• _Source excerpt_

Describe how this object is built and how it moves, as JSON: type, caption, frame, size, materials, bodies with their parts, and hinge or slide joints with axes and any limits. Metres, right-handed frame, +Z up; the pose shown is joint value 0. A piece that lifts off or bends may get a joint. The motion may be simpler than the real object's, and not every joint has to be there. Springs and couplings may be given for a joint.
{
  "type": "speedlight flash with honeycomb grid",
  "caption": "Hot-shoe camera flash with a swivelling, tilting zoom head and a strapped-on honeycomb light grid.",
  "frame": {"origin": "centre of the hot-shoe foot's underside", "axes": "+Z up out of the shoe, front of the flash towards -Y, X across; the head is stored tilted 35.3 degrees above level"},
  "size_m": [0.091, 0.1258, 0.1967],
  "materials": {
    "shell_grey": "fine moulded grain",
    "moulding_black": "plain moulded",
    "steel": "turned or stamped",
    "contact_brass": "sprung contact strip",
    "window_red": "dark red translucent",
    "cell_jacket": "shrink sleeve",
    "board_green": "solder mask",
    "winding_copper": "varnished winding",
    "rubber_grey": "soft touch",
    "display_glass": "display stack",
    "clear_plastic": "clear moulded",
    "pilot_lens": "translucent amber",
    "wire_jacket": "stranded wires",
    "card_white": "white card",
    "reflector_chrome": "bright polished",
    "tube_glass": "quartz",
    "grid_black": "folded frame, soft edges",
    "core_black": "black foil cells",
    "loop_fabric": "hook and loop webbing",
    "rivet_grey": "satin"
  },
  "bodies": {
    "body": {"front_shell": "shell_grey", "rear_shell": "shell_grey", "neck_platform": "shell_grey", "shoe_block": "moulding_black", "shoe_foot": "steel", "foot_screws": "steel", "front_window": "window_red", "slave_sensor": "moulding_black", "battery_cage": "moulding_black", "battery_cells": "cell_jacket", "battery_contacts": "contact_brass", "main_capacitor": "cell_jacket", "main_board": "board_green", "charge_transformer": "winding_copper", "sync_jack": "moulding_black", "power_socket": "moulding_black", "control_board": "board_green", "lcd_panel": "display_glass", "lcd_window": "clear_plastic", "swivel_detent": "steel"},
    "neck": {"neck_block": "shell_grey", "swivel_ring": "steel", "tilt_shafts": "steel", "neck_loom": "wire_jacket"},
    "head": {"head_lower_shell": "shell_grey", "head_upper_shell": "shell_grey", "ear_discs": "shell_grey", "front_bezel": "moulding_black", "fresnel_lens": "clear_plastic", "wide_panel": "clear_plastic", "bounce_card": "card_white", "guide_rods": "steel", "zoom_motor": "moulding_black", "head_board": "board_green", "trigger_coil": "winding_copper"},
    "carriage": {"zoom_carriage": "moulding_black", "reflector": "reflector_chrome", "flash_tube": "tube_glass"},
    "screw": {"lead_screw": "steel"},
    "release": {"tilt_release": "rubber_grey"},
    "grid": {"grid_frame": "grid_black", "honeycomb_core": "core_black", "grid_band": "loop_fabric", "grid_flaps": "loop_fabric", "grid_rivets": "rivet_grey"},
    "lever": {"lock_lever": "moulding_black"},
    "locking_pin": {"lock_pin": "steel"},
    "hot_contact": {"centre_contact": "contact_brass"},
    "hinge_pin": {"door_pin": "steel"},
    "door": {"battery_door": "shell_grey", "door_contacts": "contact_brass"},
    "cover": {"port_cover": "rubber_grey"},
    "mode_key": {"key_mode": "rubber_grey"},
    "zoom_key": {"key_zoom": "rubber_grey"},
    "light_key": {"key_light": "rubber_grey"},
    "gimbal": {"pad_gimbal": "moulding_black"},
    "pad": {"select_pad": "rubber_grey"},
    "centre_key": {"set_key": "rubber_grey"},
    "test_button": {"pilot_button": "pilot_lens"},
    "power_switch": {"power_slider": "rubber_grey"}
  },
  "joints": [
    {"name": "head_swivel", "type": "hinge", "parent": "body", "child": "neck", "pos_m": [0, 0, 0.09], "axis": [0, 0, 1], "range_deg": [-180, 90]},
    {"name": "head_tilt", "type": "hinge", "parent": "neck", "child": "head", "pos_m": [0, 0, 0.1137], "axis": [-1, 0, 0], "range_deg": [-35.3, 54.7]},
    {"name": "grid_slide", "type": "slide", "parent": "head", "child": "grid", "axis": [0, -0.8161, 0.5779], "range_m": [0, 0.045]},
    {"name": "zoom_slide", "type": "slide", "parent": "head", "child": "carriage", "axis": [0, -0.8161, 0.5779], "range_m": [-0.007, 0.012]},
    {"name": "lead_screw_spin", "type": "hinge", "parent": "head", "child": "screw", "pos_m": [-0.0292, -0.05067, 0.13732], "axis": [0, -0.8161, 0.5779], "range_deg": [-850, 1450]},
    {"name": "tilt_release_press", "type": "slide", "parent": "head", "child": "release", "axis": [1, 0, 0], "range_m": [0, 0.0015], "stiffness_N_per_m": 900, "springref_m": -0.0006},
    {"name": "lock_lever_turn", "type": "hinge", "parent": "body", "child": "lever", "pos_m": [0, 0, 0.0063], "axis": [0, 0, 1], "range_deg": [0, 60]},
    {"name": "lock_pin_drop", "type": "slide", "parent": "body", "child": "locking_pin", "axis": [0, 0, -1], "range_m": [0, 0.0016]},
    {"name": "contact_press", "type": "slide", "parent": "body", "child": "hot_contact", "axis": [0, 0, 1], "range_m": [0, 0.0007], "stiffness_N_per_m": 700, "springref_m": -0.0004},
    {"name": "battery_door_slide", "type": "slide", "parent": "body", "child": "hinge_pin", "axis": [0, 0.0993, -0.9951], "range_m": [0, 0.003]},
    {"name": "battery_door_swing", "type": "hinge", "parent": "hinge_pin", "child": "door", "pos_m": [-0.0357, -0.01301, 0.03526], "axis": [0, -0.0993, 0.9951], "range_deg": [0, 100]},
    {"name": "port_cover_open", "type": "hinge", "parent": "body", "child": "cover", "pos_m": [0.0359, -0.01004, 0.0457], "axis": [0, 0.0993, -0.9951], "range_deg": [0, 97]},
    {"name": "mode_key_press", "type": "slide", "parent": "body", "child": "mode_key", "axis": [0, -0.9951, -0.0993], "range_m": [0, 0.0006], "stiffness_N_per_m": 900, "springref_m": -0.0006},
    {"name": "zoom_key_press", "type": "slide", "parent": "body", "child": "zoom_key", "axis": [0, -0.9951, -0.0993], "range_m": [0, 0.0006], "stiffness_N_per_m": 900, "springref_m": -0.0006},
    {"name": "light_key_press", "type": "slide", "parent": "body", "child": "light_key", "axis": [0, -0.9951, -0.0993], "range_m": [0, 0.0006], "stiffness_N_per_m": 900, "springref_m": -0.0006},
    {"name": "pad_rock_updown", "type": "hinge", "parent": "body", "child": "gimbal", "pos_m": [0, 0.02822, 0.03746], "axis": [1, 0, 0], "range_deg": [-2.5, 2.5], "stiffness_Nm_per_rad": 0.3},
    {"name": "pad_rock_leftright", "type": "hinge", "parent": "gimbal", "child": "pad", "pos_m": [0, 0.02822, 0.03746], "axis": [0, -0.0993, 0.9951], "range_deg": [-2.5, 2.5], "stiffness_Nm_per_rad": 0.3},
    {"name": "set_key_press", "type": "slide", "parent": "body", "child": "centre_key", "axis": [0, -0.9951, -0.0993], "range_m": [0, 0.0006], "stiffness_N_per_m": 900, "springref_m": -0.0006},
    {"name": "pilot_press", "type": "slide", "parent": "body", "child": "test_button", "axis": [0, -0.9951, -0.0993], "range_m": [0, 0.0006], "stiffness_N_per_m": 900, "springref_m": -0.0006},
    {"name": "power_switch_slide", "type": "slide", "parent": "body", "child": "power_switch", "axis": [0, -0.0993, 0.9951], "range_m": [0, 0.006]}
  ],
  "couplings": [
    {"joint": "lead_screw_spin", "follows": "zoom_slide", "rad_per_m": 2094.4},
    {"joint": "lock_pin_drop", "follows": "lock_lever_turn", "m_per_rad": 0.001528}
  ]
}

• _Work to do_
Take every line containing the word "materials" and copy it.

• _Response for this exercise_
Describe how this object is built and how it moves, as JSON: type, caption, frame, size, materials, bodies with their parts, and hinge or slide joints with axes and any limits. Metres, right-handed frame, +Z up; the pose shown is joint value 0. A piece that lifts off or bends may get a joint. The motion may be simpler than the real object's, and not every joint has to be there. Springs and couplings may be given for a joint.
  "materials": {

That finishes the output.